In an AP, the mth and nth terms are given by:

am = a1+(m-1)d, where a1 is the first term and d is the common diffrence between the consecutive terms.

an = a1+(n-1)d.

m is assumed to be less than m.

The terms between am and an is n-m.

Therefore , to have n-m distinct terms between an and am , we should have the condition: (an-am)/d = n-m -1 , for a particular common difference d which should not be zero.

Therefore if am = 18 and an = 32 and there are r different terms between 18 and 32.

d = (an-am)/(r+1) = (32-18)/(r+1).

in particular if r = 2, then 2 terms are in beween 18 and 32. We have only 2 terms between 18 and 32, then d=(32-18)/3 = 14/3 , so that the between terms are 18+14/3 = 22 2/3. and 18+28/3 = 27 1/3.

If

An arithmetic progression is a series where the difference between consecutive terms is a constant.

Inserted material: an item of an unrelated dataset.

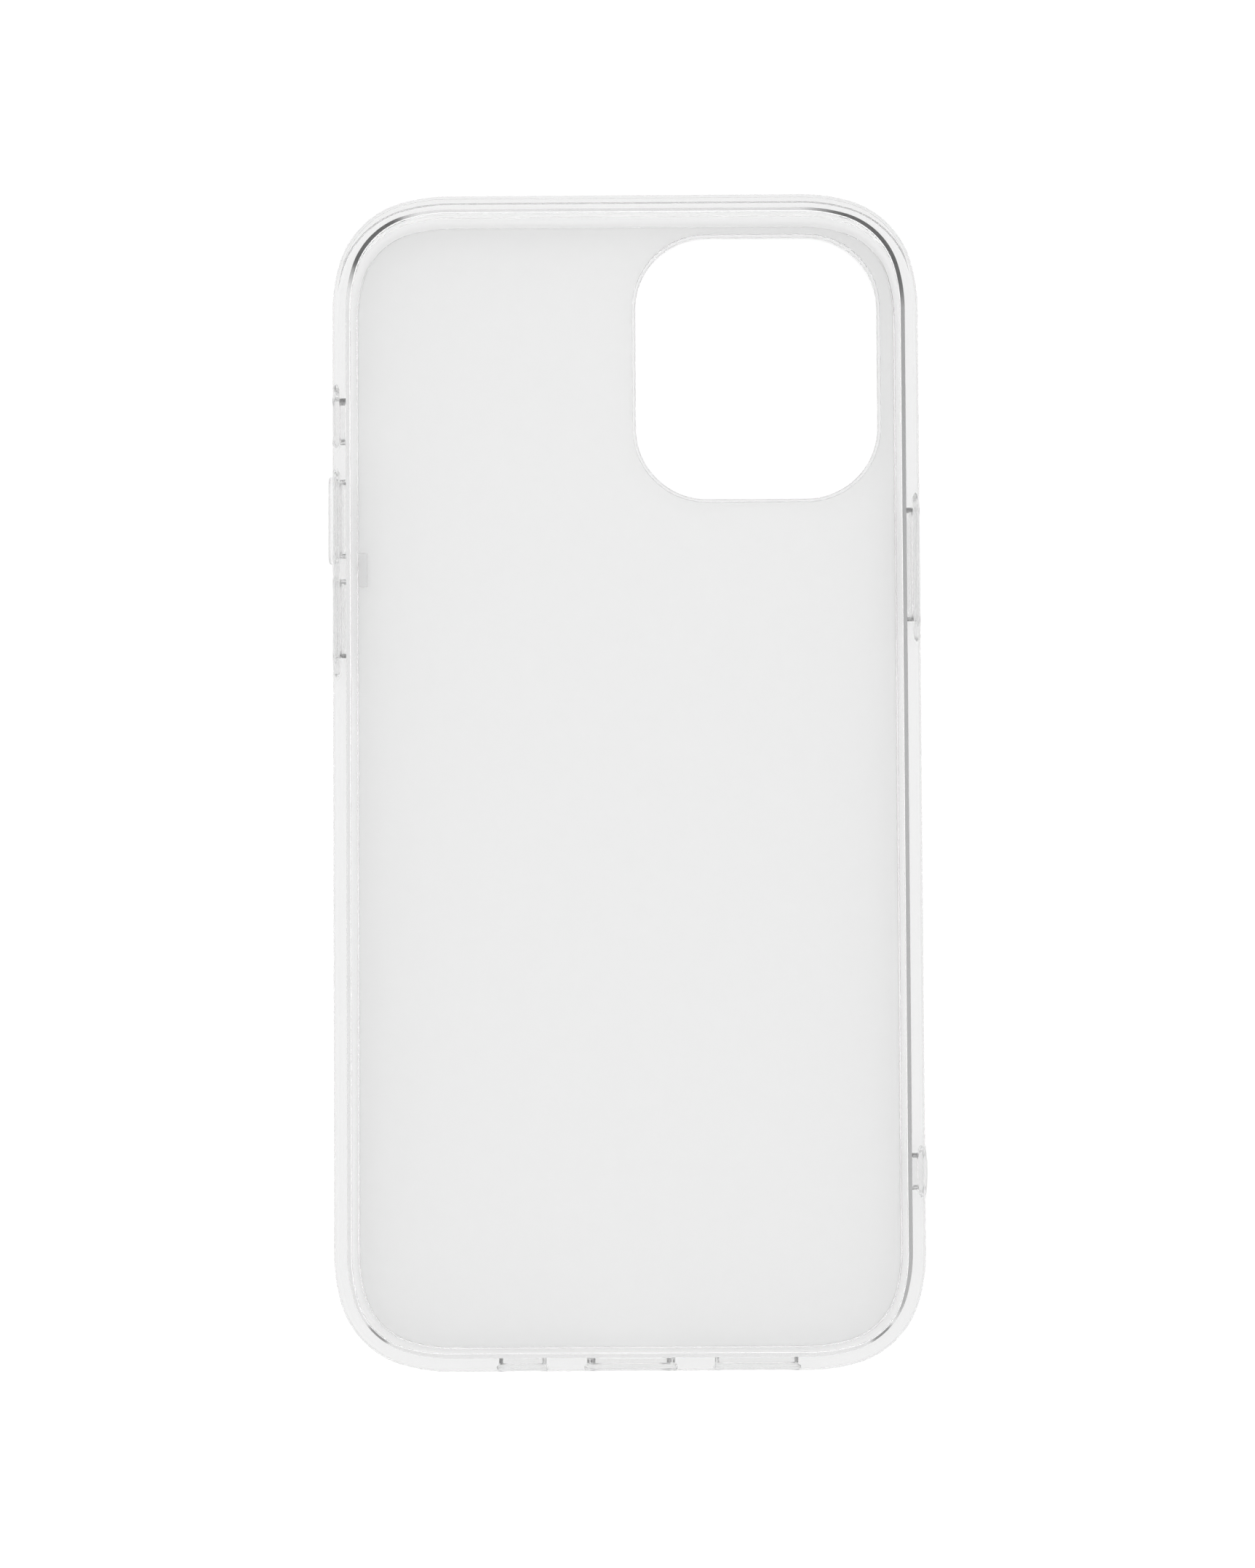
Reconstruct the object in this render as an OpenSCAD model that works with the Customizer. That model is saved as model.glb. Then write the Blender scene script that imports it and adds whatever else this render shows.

In the problem given the two given terms are 18 and 32, now if we add just one term 'a' between them

32 – a = a – 18

=> 2a = 50

=> a = 25.

The rest of the terms that form the series can be written as n1 + (n-1)* 7 where n1 is the first term, 7 is the common difference and n denotes the number of the term that we are trying to find. It is not possible to insert just one term between 18 and 32 and get more than one value for 'a'.